After a quick spin on the free trial client I went ahead and signed up for the Plus service which allows you to browse your files online. Yes, you could use the S3 Firefox plugin but given the way that Jungle Disk writes folders as files it makes for some ugly viewing and the same goes for the S3Sync tools. Anyways, I look at the $12/year as a donation to keep the company afloat and developing.
To give people an idea of the cost I’m going to start with backing up my photos (33GB) and the last three years of eMusic (50GB) which the first transfer cost will be about $30 dollars and after that will cost about $12.50 a month. This data grows at about 2GB a month which will tack on less than a dollar extra a month. Not too bad of a proposition though I do see the potential for climbing up to around $35/month though the cost is worth the piece of mind it brings.



I’m a fan of Bucket Explorer because its folder structure is compatible with S3Fox and wordpress-s3. I know it’s more along the lines of an ftp client and overkill for what you’re doing, but *long ago when I tried it* I couldn’t handle Jungle Disk being incompatible with pretty much every other S3 tool out there.
Yeah, I gave Bucket Explorer a whirl while trying to help a co-worker access our S3 account. Solid as an ftp style client but what sold me on Jungle Disk was the notion of rsync style backups + fuse without me having to really do much beyond symlink junglediskmonitor to /usr/bin/ and make a pretty icon for AWN. I suppose if/when the company folds then I’ll be up the creek with my backups…
Maybe I’m not following you but if Jungle Disk goes out of business, the software will continue to work and your data should still be there, no? But maybe you meant something else…
Well, I can still get at my files but they are just in a miserably fugged-out format…which is what I had meant in my impenetrable inarticulateness.

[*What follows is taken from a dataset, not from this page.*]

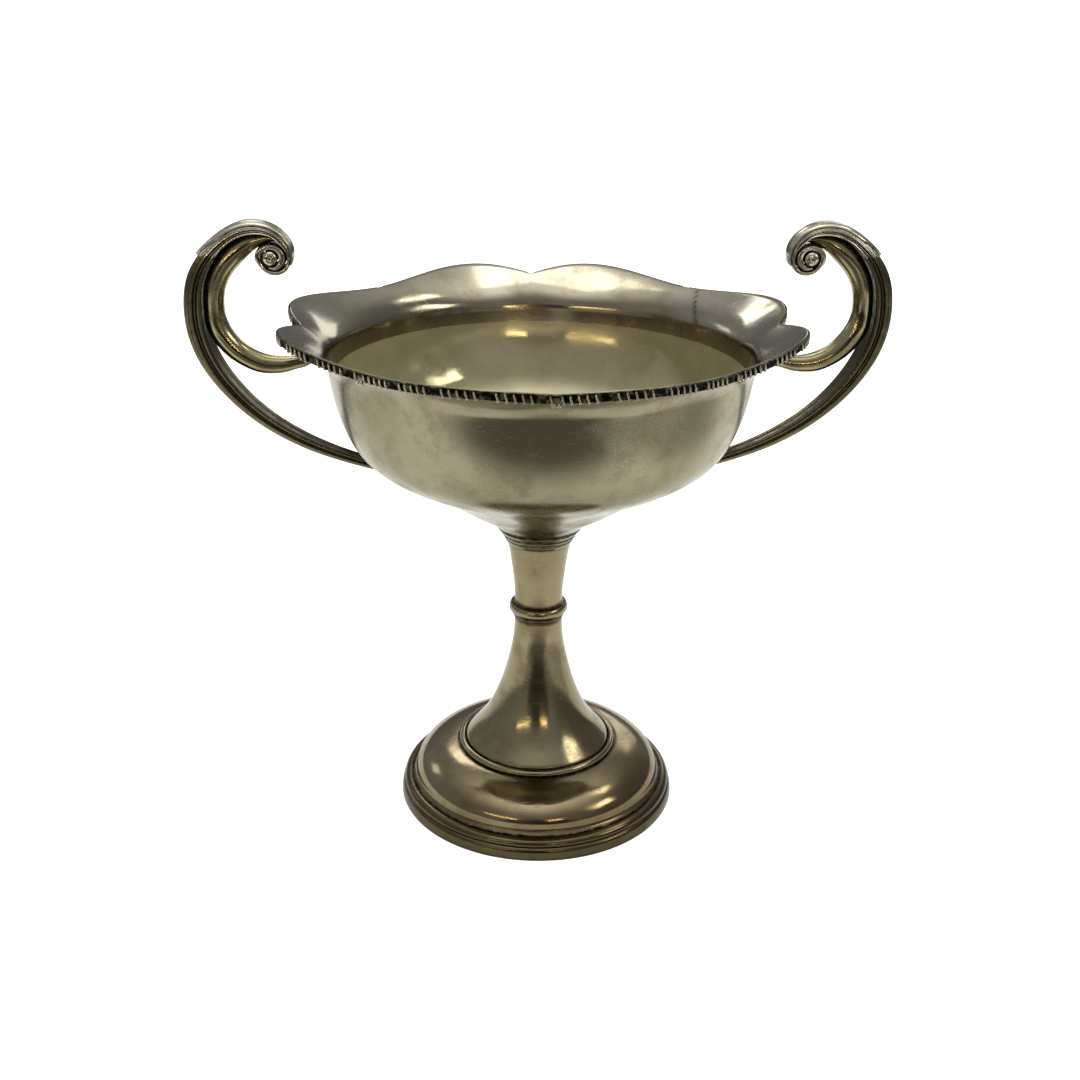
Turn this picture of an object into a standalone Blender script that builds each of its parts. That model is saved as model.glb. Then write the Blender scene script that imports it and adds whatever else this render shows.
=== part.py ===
"""Two-handled pedestal bowl of silver plate: lobed bowl, knopped stem, stepped foot, two scroll handles.

Frame: the origin is the centre of the base, +Z runs up the axis, the handles lie along X and -Y is the front.
Sizes below are in millimetres and are scaled to metres as each shape is made.
"""

import math

import bmesh
import bpy
import numpy as np
from mathutils import Matrix, Vector

MM = 0.001
GAP = 0.3  # clearance that soldered neighbours keep
MERGE = 0.00001  # merge distance in metres
WALL = 1.3  # spun sheet

# Rim: eight lobes that meet in notches, two of them over the handles. Each lobe is fuller towards the notch
# at its axis (X or Y) and runs out slackly towards the notch on the diagonal.
LOBES = 8
NOTCH_RADIUS = 120.4
NOTCH_HEIGHT = 267.0
LOBE_BULGE = 11.1
LOBE_RISE = 4.2
LOBE_FULLNESS = 1.1
LOBE_SKEW = 1.6
SEGMENTS_PER_LOBE = 8

# Bowl wall, from the flat bottom up to where the rim starts to flare
BOWL_BOTTOM = 160.3
BOWL_SEAT_RADIUS = 22.4
BOWL_SIDE = [(24.6, 162.6), (29.2, 166.0), (35.7, 170.0), (43.4, 175.0), (51.9, 180.8), (64.2, 188.2),
             (80.6, 196.8), (94.0, 207.8), (101.3, 222.0), (105.6, 238.0), (107.6, 252.0)]
WALL_STEPS = 9
FLARE_CONTROL = (109.6, 260.5)
FLARE_STEPS = 4

# Rim border: a cast wire under each lobe
BORDER_RADIUS = 1.6
BORDER_INSET = 0.6
BORDER_DROP = 2.65
BORDER_END = 0.035  # share of the lobe left free at each notch
BORDER_STATIONS = 11

# Cover of the border's joint at a notch: a wedge under the flare with a pair of beads
JOINT_OUTER = 119.4
JOINT_INNER = 113.4
JOINT_HALF_WIDTH = 2.3
JOINT_TOP = (265.5, 260.9)  # heights at the outer and the inner side, parallel to the flare
DROP_INNER = 116.4
DROP_HEIGHT = 262.2
DROP_BEAD_RADIUS = 1.35
DROP_BEAD_SIDE = 1.25

# Stem
COLLAR_TOP = 160.0
COLLAR_BOTTOM = 151.6
KNOP_TOP = 116.0
KNOP_BOTTOM = 109.6
KNOP_RADIUS = 15.8
STEM_STEPS = 28
LOWER_STEM_STEPS = 36

# Foot
FOOT_RADIUS = 76.4
SKIRT_TOP = 6.9
SKIRT_INNER = 70.4
DOME_TOP = (43.3, 30.5)
DOME_EDGE = (67.6, 15.0)
DOME_FULLNESS = 1.74
DOME_ARC_POINTS = 7
DOME_INNER_EDGE = 38.4
FOOT_STEPS = 44

# Handle, drawn for the right side in the plane y = 0. The strap is rolled into a scroll around a pin.
SCROLL_EYE = (132.1, 302.0)
SCROLL_HALF_WIDTH = 7.1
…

You guys might want to check out this blog post…looks like version 2 will offer some more “standard” S3 options for you:
http://blog.jungledisk.com/2008/02/19/buckets-buckets-everywhere/
That will be neat to see how they re-implement their backup system to make it at once usable by other tools but avoid the bucket constraints of S3. But overall, I’m very happy with the product as a means to backup my data and nothing is stopping me from leveraging the tools I use on the job to store media for this blog or to share.
Ha! They got me. I use S3 to host content for a WordPress based DAM (which is why I need compatibility with the aforementioned tools) and would love to take advantage of Jungle Disk’s simplicity for the occasional administrative task.